BEGIN

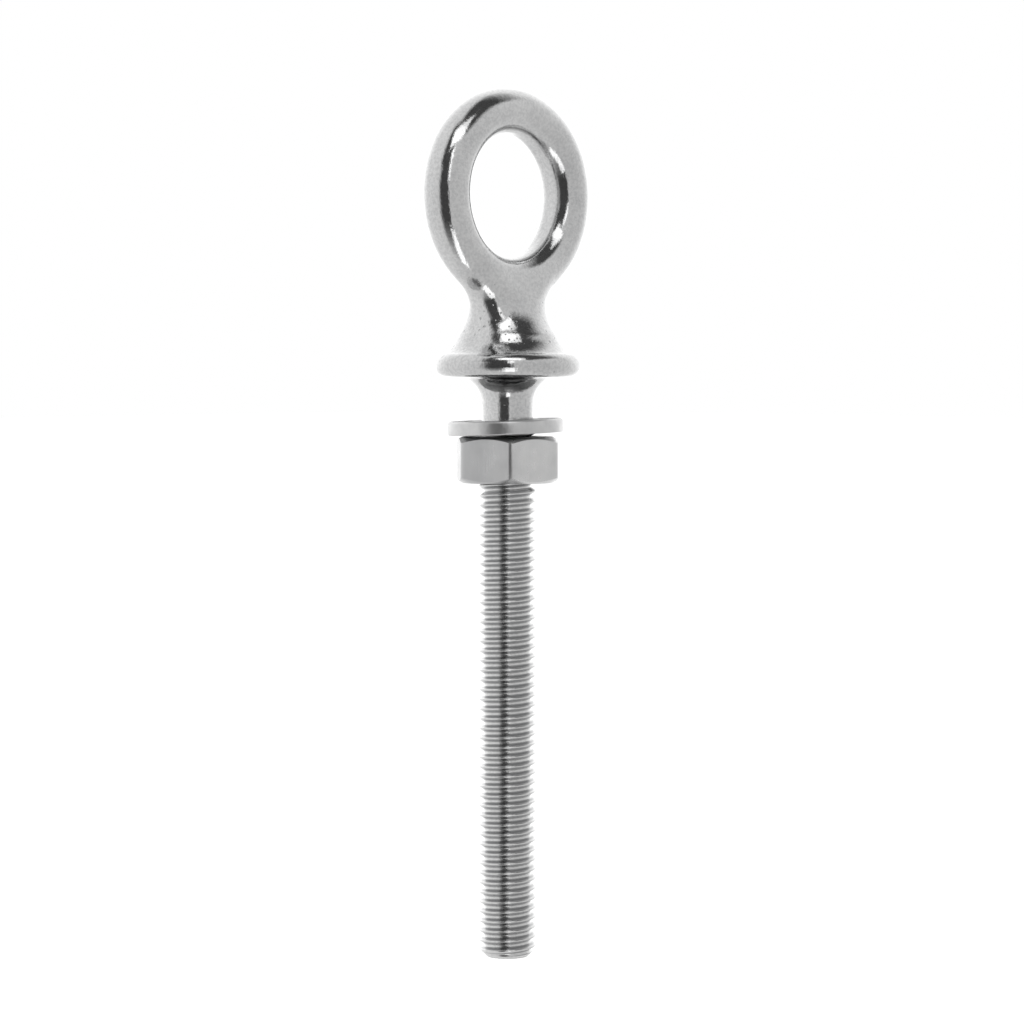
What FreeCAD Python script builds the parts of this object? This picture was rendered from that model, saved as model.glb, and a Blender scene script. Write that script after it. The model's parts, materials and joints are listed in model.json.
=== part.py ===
import FreeCAD, Part
import math
import os
import Sketcher

# A collared lifting eye bolt, M6 x 60, with its flat washer and hexagon nut. Millimetres.
# The origin is the centre of the collar's flat underside, +Z up through the eye, and the
# eye's hole runs along Y. The shank hangs down along -Z.

SIZES = [
    # the eye: a ring of round bar whose hole has a narrow cylindrical land
    ("ring_height", 18.6),
    ("ring_mean_radius", 8.55),
    ("ring_bar_radius", 2.45),
    ("ring_hole_radius", 6.3),
    # the collar and the round flare that runs up from it into the neck
    ("flare_top_height", 4.2),
    ("flare_top_radius", 5.05),
    ("flare_curve_radius", 4.5),
    ("collar_crease_height", 2.47),
    ("collar_crease_radius", 6.7),
    ("collar_rim_radius", 1.26),
    ("collar_seat_outer", 6.3),
    ("collar_seat_inner", 4.9),
    # the shank: plain for a short way, then threaded to its end
    ("seat_fillet_radius", 2.55),
    ("shank_plain_radius", 2.65),
    ("shank_plain_top", 2.6),
    ("thread_start", 4.6),
    ("thread_start_slope", 0.3),
    ("shank_length", 59.9),
    ("shank_end_chamfer", 0.55),
    # the M6 x 1 right-hand thread. Its crest stands at this height where it crosses +X.
    ("thread_pitch", 1.0),
    ("thread_crest_radius", 2.95),
    ("thread_root_radius", 2.4),
    ("thread_root_flat", 0.25),
    ("thread_flank_angle", 30.0),
    ("thread_crest_height", 0.425),
    ("thread_cutter_reach", 0.2),
    ("thread_lead_in_turns", 1.0),
    ("thread_run_out_turns", 1.2),
    # the washer, which lies a little askew and off centre above the nut
    ("washer_radius", 5.9),
    ("washer_bore_radius", 3.25),
    ("washer_thickness", 1.4),
    ("washer_edge_round", 0.25),
    ("washer_height", -5.12),
    ("washer_tilt", 2.1),
    ("washer_tilt_heading", 225.0),
    ("washer_shift", 0.2),
    ("washer_shift_heading", 135.0),
    # the hexagon nut, with an internal thread that follows the shank's with clearance
    ("nut_across_flats", 10.0),
    ("nut_thickness", 4.75),
    ("nut_underside", -10.87),
    ("nut_corner_heading", 49.8),
    ("nut_chamfer_angle", 30.0),
    ("nut_face_radius", 4.65),
    ("nut_bore_radius", 2.5),
    ("nut_mouth_radius", 3.3),
    ("nut_thread_clearance", 0.1),
    ("nut_thread_root_radius", 3.05),
    ("tap_reach", 0.08),
    ("tap_lead_in_turns", 2.0),
    ("tap_run_out_turns", 1.0),
]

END

Work instructions :: Set down each line of the material verbatim, from the first line through the line that contains "import Sketcher".

In response ::
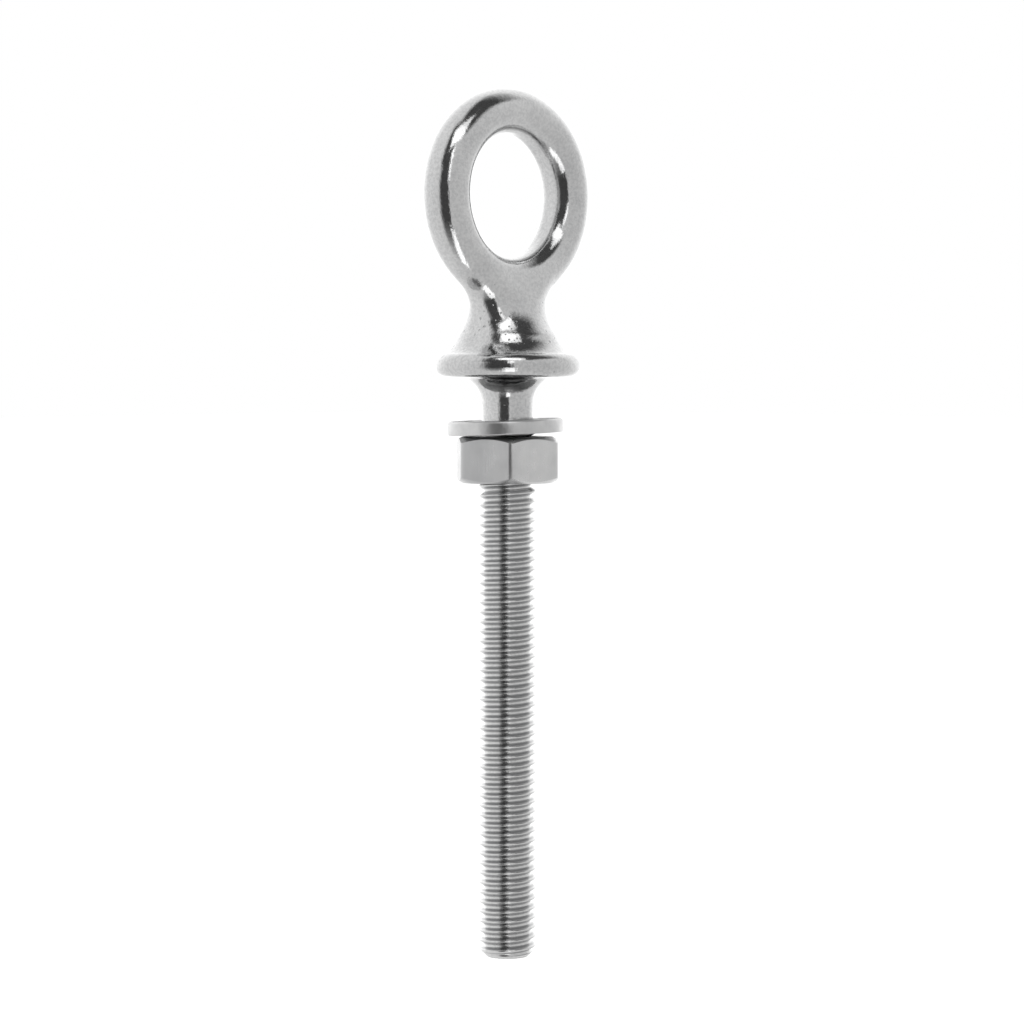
What FreeCAD Python script builds the parts of this object? This picture was rendered from that model, saved as model.glb, and a Blender scene script. Write that script after it. The model's parts, materials and joints are listed in model.json.
=== part.py ===
import FreeCAD, Part
import math
import os
import Sketcher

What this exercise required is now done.